Clark County School District has long handed over that much in taxpayer money to the local teachers union, on top of paying teacher salaries.

The payments will total $122.6 million this school year, and all of it goes to the Teachers Health Trust, created and controlled by the Clark County Education Association.

The financially beleaguered trust has provided health insurance to teachers since 1983 and also deducts about $24 million in premiums from teachers’ paychecks each year.

Lately, though, the district has argued it could do better for far less.

Union leaders didn’t want to hear it. Until now.

The district had been unsuccessful in attempts to take over health coverage for teachers. Then, seven months ago, a health trust official said the provider could survive for only six to nine months without a premium increase and may then have to start liquidating its $27.7 million in investments.

More current information on the trust’s financial status has not been provided.

Teacher union officials now are agreeing to dissolve the trust and let teachers join a proposed district-wide health plan covering all 36,000 workers, according to the 2013-14 teacher contract approved by the Clark County School Board on Thursday.

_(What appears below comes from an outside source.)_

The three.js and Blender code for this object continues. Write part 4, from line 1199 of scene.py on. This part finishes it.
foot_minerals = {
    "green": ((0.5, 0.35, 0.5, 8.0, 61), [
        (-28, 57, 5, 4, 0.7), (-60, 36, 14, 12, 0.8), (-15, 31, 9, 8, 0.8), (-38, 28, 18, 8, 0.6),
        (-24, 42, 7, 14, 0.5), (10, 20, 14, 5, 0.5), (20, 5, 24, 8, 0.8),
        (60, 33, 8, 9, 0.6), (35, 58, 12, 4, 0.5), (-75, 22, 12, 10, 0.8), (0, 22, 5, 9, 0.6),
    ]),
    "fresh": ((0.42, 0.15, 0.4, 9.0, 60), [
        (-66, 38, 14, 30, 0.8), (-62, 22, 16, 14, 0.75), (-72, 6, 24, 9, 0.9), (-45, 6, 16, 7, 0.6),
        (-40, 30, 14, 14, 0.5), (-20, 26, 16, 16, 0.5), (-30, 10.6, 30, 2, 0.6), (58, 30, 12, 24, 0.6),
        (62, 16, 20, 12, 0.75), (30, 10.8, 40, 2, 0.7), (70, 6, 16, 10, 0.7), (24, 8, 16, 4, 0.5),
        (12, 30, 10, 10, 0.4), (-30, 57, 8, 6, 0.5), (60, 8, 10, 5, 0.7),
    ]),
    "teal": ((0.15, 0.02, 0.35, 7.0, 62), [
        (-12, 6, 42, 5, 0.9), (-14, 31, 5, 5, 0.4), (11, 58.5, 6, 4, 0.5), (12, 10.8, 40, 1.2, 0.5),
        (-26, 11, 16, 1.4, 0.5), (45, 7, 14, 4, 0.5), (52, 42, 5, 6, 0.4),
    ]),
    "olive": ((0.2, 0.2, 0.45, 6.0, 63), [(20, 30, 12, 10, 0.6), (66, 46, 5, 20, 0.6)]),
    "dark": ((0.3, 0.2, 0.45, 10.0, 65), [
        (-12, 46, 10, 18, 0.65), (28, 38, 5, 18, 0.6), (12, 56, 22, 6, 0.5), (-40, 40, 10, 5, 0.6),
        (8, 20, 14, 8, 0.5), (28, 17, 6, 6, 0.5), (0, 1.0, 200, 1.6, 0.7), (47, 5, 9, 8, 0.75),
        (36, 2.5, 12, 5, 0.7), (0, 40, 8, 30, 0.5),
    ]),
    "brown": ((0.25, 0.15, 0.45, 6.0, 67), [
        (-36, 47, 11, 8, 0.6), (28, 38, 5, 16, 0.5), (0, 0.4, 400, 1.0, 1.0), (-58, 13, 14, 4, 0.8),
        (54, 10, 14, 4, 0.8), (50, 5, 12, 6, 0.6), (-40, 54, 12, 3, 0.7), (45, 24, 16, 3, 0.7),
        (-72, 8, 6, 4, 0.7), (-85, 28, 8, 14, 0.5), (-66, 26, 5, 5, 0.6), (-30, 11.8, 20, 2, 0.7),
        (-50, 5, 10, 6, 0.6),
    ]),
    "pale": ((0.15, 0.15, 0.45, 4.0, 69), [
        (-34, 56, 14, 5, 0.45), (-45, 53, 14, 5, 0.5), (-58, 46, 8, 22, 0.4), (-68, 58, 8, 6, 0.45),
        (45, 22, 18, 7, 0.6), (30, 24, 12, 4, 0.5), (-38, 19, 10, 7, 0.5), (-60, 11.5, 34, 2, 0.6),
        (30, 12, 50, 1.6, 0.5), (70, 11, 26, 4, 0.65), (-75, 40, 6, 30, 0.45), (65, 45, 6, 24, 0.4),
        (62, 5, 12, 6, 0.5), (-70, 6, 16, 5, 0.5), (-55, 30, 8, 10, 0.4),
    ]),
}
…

Newly elected Clark County Education Association President Vikki Courtney said the decision was made to get the best coverage at the best price for 18,000 teachers and their 16,000 dependents.

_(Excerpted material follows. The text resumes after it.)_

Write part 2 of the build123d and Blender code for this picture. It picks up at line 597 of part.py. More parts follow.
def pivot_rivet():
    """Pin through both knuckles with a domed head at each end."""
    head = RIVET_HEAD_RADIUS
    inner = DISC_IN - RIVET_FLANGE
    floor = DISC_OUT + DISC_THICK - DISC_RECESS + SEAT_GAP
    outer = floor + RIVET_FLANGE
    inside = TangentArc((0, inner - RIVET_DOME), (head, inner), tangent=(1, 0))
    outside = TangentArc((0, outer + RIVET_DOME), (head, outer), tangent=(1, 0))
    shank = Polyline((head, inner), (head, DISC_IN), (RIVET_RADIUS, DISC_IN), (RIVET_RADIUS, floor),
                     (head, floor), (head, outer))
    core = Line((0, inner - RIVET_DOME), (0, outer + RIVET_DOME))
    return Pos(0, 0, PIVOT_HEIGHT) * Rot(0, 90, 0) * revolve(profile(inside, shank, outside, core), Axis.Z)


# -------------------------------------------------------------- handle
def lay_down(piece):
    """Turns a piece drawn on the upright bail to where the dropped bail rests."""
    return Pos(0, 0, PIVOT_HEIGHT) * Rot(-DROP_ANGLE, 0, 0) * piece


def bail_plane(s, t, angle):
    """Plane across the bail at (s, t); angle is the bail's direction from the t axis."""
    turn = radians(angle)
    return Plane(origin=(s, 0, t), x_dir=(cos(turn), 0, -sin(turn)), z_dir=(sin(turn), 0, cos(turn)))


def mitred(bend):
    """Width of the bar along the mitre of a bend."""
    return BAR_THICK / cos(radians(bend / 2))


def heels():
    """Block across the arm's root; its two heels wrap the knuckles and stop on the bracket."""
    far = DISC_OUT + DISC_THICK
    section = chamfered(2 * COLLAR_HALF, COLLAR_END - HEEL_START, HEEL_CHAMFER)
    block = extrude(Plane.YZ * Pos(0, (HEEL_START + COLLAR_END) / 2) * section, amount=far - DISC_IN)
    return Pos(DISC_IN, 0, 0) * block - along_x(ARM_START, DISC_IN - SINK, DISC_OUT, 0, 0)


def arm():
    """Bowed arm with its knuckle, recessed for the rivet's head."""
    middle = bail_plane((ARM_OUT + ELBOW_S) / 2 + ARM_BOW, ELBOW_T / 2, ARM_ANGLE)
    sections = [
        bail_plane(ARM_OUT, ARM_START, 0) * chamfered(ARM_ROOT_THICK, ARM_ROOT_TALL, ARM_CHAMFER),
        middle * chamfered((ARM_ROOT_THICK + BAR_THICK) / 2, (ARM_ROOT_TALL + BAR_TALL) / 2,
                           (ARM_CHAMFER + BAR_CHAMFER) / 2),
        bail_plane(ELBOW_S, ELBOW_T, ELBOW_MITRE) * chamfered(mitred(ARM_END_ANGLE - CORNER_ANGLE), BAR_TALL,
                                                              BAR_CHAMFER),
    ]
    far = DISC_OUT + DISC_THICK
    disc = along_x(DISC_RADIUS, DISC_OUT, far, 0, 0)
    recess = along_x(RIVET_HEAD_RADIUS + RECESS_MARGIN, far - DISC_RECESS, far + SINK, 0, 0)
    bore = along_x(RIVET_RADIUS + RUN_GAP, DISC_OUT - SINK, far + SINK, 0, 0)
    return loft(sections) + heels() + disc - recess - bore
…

“There’s a lot of money at stake for the district and taxpayers,” she said Thursday. “It needs to be spent wisely.”

Her predecessor, Ruben Murillo, resisted moving to a “for-profit carrier” in 2011.

District officials pitched the district-wide plan to union leaders as a huge cost savings.

They said it also will improve employee coverage through the negotiating power that comes with the Clark County School District being Nevada’s largest employer.

“Any insurance company would salivate to get a group that big,” said Stephen Augspurger, executive director of the union representing administrators and professional-technical employees.

The administrators union would have to give up its financially stable health trust for a district-run health plan, but it is willing to do so.

“The best price is going to come from being under the umbrella of one provider,” Augspurger said.

District employee unions and district officials must agree on a unified health plan by Oct. 11.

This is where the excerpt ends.